A mass transit budget battle is about rural fear of urban power

Mar 25, 2016 11:18

It could be serendipity, or it could be the Baader-Meinhof phenomenon, but the issue of mass transit has come across my radar three times in the past two days. The biggest, of course, is Motherboard's article The Immoble Masses: Why Traffic Is Awful and Public Transit Is Worse. The second is a case of serious pushback from conservative forces in the greater Seattle metropolitan area against a proposed collection of tax increases that would allow our highly successful light rail system to extend from a basic downtown-to-the-airport route to a full mass-transit system linking all of Seattle's major districts and burbs. And the third was an article (which I can't now find, dammit) about Wisconsin's urban/rural divide, and how it's now gotten to the point where the rural legislators view their urban counterparts not only as illegitimate, but actually dangerous to the culture, morals, and financial well-being of the rest of the state.

Rural districts see the success of the non-white, non-Christian, non-straight city as a dangerous state of affairs. It gives a city a significant amount of moral capital and financial power in the legislature. Control of the transit budget lets rural districts keep their cities on a short leash. I can't talk to the financial status of Milwaukee or Wisconsin, but I do know a little about my own home state, and the greater metropolitan region known as the Puget Sound, which includes the cities of Tacoma, Seattle, and Everett in a three-county mass-transit administrative region. My wife is a politician, and I frequently find myself in a room with congressmen, senators, and state legislators. At one event last year, I asked a former state legislator about Seattle's mass-transit battles, and she laid it out clearly.

The Puget Sound Management Region has several different mass-transit authorities, including King County Metro, Snohomish County Community Transit, Pierce County Transit, and Sound Transit. Sound Transit has a mixed allocation scheme in that it has the authority to raise money in the three counties in which it operates; it's job is to get people moving between the major cities. But the other three (King Metro, Snohomish, and Pierce), which are each centered on an anchor city, are funded strictly by a state-level allocation, and there are laws on the books that prevent counties from funding their own transit systems.
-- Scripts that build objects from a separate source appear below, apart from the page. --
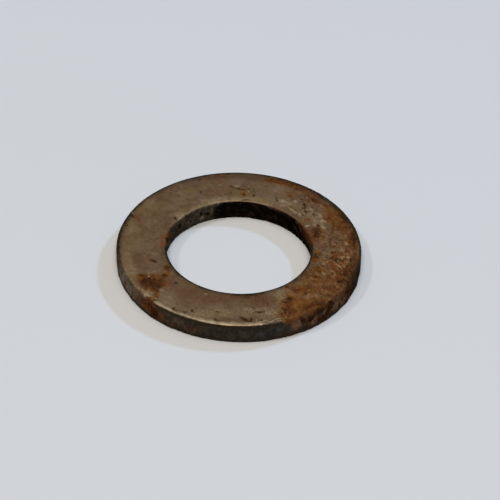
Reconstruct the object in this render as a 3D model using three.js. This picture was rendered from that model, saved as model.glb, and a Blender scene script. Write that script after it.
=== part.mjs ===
// A flat steel washer for an M24 bolt, coarse series: one ring stamped from 4 mm hot-rolled strip.
// The part frame is in millimetres, +Z up, with the origin at the centre of the underside.
//
// Stamping leaves the same four zones on the rim and on the bore. From the top face down they are
// a rounded die roll, a straight burnished wall, a fracture zone that leans into the metal, and a
// small worn edge where the burr was.
import * as THREE from "three";

// Driving dimensions
const OUTER_DIAMETER = 44;
const HOLE_DIAMETER = 26;
const THICKNESS = 4;

// Edge forms
const RIM_ROLL = 0.6; // radius of the die roll at the top of the rim
const BORE_ROLL = 0.5; // radius of the die roll at the top of the bore
const FRACTURE_START = 1.5; // height above the underside where the burnished wall ends
const RIM_FRACTURE_LEAN = 0.12; // how far the rim's fracture zone leans in at its foot
const BORE_FRACTURE_LEAN = 0.25; // how far the bore's fracture zone opens out at its foot
const FOOT_BREAK = 0.15; // width and height of the worn edge at the underside

// Facets
const STEPS_AROUND = 144;
const ROLL_STEPS = 4;

const STEEL = new THREE.MeshStandardMaterial({
  color: 0x5c4a36,
  roughness: 0.6,
  metalness: 0.5,
});

// One side of the ring's section as [distance into the metal from the wall, height] pairs, from
// the underside up to the top face.
function wallProfile(roll, lean) {
  const foot = [
    [lean + FOOT_BREAK, 0],
    [lean, FOOT_BREAK],
    [0, FRACTURE_START],
  ];
  const rollArc = Array.from({ length: ROLL_STEPS + 1 }, (_, step) => {
    const turn = ((Math.PI / 2) * step) / ROLL_STEPS;
    return [roll * (1 - Math.cos(turn)), THICKNESS - roll * (1 - Math.sin(turn))];
  });
  return [...foot, ...rollArc];
}

// The ring's closed section: up the rim, across the top face, down the bore and back underneath.
function ringSection() {
  const rim = wallProfile(RIM_ROLL, RIM_FRACTURE_LEAN).map(
    ([inset, height]) => new THREE.Vector2(OUTER_DIAMETER / 2 - inset, height),
  );
  const bore = wallProfile(BORE_ROLL, BORE_FRACTURE_LEAN).map(
    ([inset, height]) => new THREE.Vector2(HOLE_DIAMETER / 2 + inset, height),
  );
  return [...rim, ...bore.reverse(), rim[0].clone()];
}

// LatheGeometry turns its section round Y, so the ring is stood up to turn round Z.
function makeRing() {
  const geometry = new THREE.LatheGeometry(ringSection(), STEPS_AROUND);
  geometry.rotateX(Math.PI / 2);
  const ring = new THREE.Mesh(geometry, STEEL);
  ring.name = "washer_ring";
  return ring;
}

const washer = new THREE.Group();
washer.add(makeRing());

export default washer;
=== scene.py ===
"""A rusty flat steel washer on a pale floor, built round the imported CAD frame.

Blender's objects are in metres. The ring's surface is worked out in millimetres, because the marks on
it are small, and is scaled once, when its mesh is made.
"""
import math

import bpy
import numpy as np
from mathutils import Matrix, Vector, noise


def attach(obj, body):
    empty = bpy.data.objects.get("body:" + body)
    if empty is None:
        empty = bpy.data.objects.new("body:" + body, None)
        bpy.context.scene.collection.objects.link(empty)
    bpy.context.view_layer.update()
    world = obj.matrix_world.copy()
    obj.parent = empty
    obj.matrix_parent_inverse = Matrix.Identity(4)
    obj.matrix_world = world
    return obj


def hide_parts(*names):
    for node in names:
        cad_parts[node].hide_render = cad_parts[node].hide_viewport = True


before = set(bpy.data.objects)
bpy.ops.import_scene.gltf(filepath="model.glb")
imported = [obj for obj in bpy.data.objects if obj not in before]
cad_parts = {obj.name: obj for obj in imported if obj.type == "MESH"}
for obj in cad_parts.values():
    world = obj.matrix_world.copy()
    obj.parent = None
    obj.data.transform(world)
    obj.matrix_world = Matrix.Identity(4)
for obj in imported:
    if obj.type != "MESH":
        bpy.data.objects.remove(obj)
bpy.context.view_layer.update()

RING = "washer_ring"
MM = 0.001

# Sizes read from the CAD ring, in millimetres
RING_POINTS = [v.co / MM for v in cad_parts[RING].data.vertices]
RIM_RADIUS = max(math.hypot(p.x, p.y) for p in RING_POINTS)
BORE_RADIUS = min(math.hypot(p.x, p.y) for p in RING_POINTS)
THICKNESS = max(p.z for p in RING_POINTS)

# Edge forms, in millimetres
RIM_ROLL = 0.6
BORE_ROLL = 0.5
FRACTURE_START = 1.5
RIM_LEAN = 0.12
BORE_LEAN = 0.25
FOOT_BREAK = 0.15

# Mesh steps round the ring, and along each stretch of its section
STEPS_AROUND = 720
UNDERSIDE_STEPS = 26
FOOT_STEPS = 2
FRACTURE_STEPS = 8
RIM_WALL_STEPS = 11
RIM_ROLL_STEPS = 9
TOP_STEPS = 46
BORE_ROLL_STEPS = 8
BORE_WALL_STEPS = 12

# Relief, in millimetres
SWELL_DEPTH = 0.012
GRAIN_DEPTH = 0.004
RUST_STANDS = 0.010  # how far rust stands out before its own lumps and grain
RUST_LUMPS = 0.022
RUST_GRAIN = 0.008
WALL_CRUST_STANDS = 0.04
WALL_CRUST_DEPTH = 0.08
WALL_CRUST_LUMPS = 0.03
PIT_DEPTH = 0.05
FRACTURE_RIBS = 0.035
FRACTURE_TEARS = 0.08
FRACTURE_FADE = 0.3  # the height over which the fracture zone's relief comes in

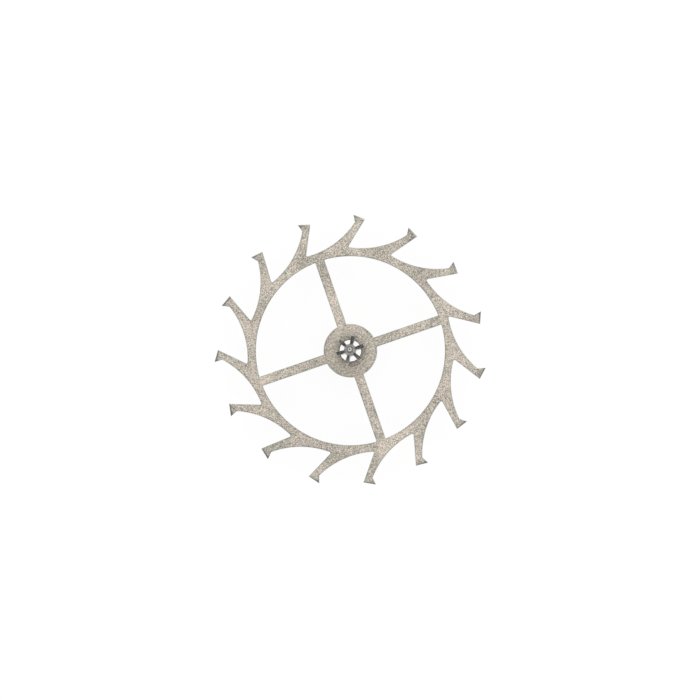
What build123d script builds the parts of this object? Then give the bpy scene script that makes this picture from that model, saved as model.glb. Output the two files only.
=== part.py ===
from build123d import *
import math
import os

# Escape wheel of a lever watch. A thin steel wheel with club teeth is pressed on a steel
# pinion, which is one piece with its arbor and its two pivots. Millimetres and degrees.
# The axis is Z and the pinion is up. The origin is on the axis, at the lower pivot's shoulder.
# The first arm lies along +X. Seen from +Z the wheel turns clockwise, so on each tooth the
# toe leads and the heel follows.

# Teeth: the toe and the heel end the sloping impulse face, and the locking face is in front
tooth_count = 15
first_toe_angle = -7.3
heel_radius = 2.6
tooth_height = 0.636
impulse_drop = 0.074
foot_angle = 5.1
locking_lean_angle = 25.3
heel_height = 0.145
heel_undercut_angle = 12.6
foot_bevel_width = 0.026
foot_bevel_depth = 0.02

# Gullets: one long round cut behind each tooth, down to the rim
gullet_radius = 1.61
gullet_corner_radius = 0.026

# Rim, arms and hub
wheel_thickness = 0.14
rim_width = 0.16
arm_count = 4
arm_width = 0.184
window_corner_radius = 0.014
hub_radius = 0.511
hole_bevel = 0.012

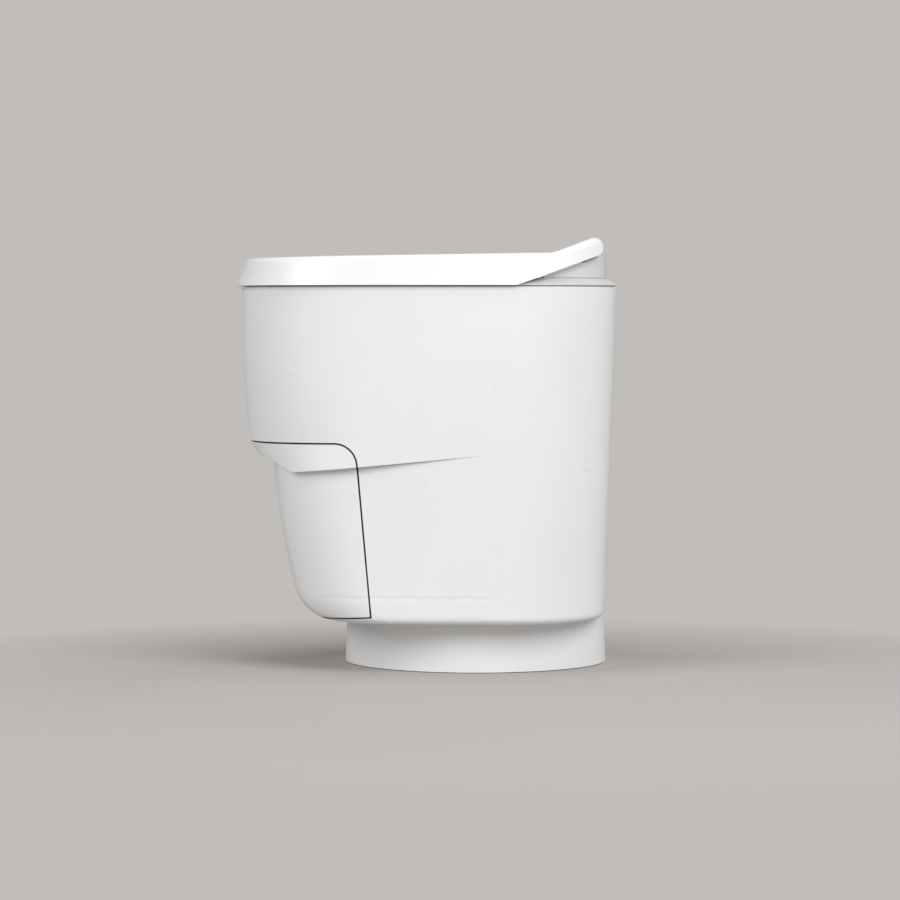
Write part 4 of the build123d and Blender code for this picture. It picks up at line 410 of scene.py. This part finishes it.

The reason for this, my legislator avowed, is because it lets the rural districts "keep Seattle on a leash." Seattle is a net-positive-revenue region: we generate more money for the state coffers than we cost the state to administer. Far-flung rural counties with good roads and clean water have Seattle to thank for making up the annual revenue shortfalls that would allow those facilities to fall into disrepair. The rural districts see this as a dangerous state of affairs, in that it gives Seattle a significant amount of moral capital and financial power in the legislature.

But legislatural seats are allocated not only on population, but on a mix of population density and territory size; as such, rural districts often have a majority number of votes in the state legislature compared to urban districts. Rural districts are deeply suspicious of urban districts, with their multi-colored, multi-cultural take on things, their embrace of many different ways to live, their ability to give people niches small enough to hide in and big enough to live in. "Urban" is a code for non-Christian, non-straight, non-white. Those people can't be allowed to have too much power. They can't even be allowed to have more power.

How do you remind a city that it's the rural districts' servant, and not their master?

If you cut off a city's water supply, people die. If you cut off electricity, people die. Cut off garbage, people get sick and die. But if you cut off mass-transit: "Eh." People will get around by cars. Traffic will be horrible, but so what? You live in the city, you get what's coming to you. The goal of legislative control of city mass transit is to provide just enough so that cleaners, cooks, clerks, delivery people, and so on can barely make it to their jobs, and to remind the city on an annual basis that the basic labor infrastructure of the city could be snarled and wrecked at the whim of the legislature. A transit budget battle doesn't sound like a life-or-death issue, so it can be sold as "just another budget issue."

When you hear about a transit budget battle and the region is a net-positive-revenue source for the state, consider what's really going on behind the scenes: rural districts are trying to figure out how much they can tighten the leash on their urban population before their annual budget starts to suffer.